On a constructional level, there is nothing to fault. «A sequence of tailored coats and cashmere garments», the notes explain, «is based on a three-dimensional digital scan of individuals, capturing their attitudes in poses that then become the foundation for shaping the skin like inner carapaces». Elsewhere, mention is made of the introduction of Amsilk fabric «an advanced bioengineered silk alternative for couture» and of «shapes that must be seen from 360 degrees to be truly understood». But beyond being supremely elegant, who is the woman who wears these clothes? Does she have passions, obsessions, quirks? Even the soundtrack, dominated by the mournful voice of Anohni Hegarty, was all languor and little vigour.
The problem with this and other shows is that beyond self-celebrating their own heritage, engineering prowess, and constructional mastery, many of the past few seasons' presentations lack a story: they are intellectual extrapolations, pedantic references to artists who may be celebrated yet are unknown to anyone who doesn't frequent the Barbican in London, or collections full of hidden details buried in jacket linings, buttons, and hems that you need a magnifying glass to find. Only Robert Wun and Rahul Mishra, this season, seemed to believe that a Couture garment should astonish, spark the imagination, carry a touch of drama. We all love hidden surprises, but in the real world, they usually arrive wrapped in far more entertaining packaging.

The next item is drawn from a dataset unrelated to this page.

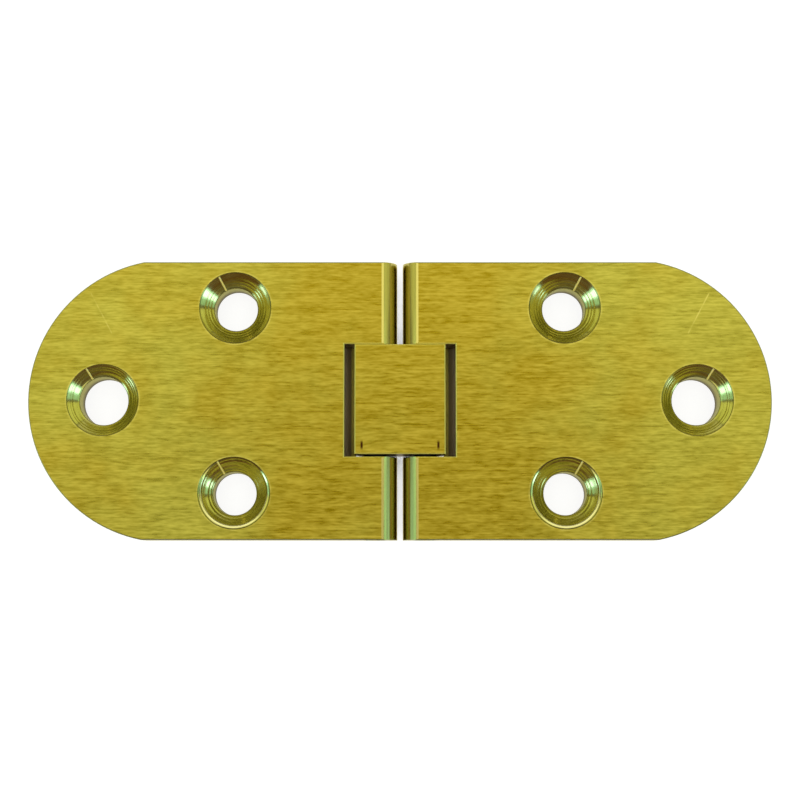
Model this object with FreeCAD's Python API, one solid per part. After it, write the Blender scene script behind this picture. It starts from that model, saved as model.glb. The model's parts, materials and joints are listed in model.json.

It is absolutely true that Balenciaga is currently undergoing a delicate metamorphosis, and yet perhaps this is precisely the moment to throw caution to the wind. The brand's nature and identity are still taking shape, the Demna era is over (or has relocated elsewhere), and we already know that Couture represents the highest degree of technical and formal perfection that fashion should aspire to reach. Balenciaga has some of the finest ateliers on the planet. The point is that, starting from these premises, and given that Couture is the realm of dreams and fantasy, it can also be fun, tell a story, and need not be merely an exercise in solemn seriousness. The clothes are there, but where are the thrills?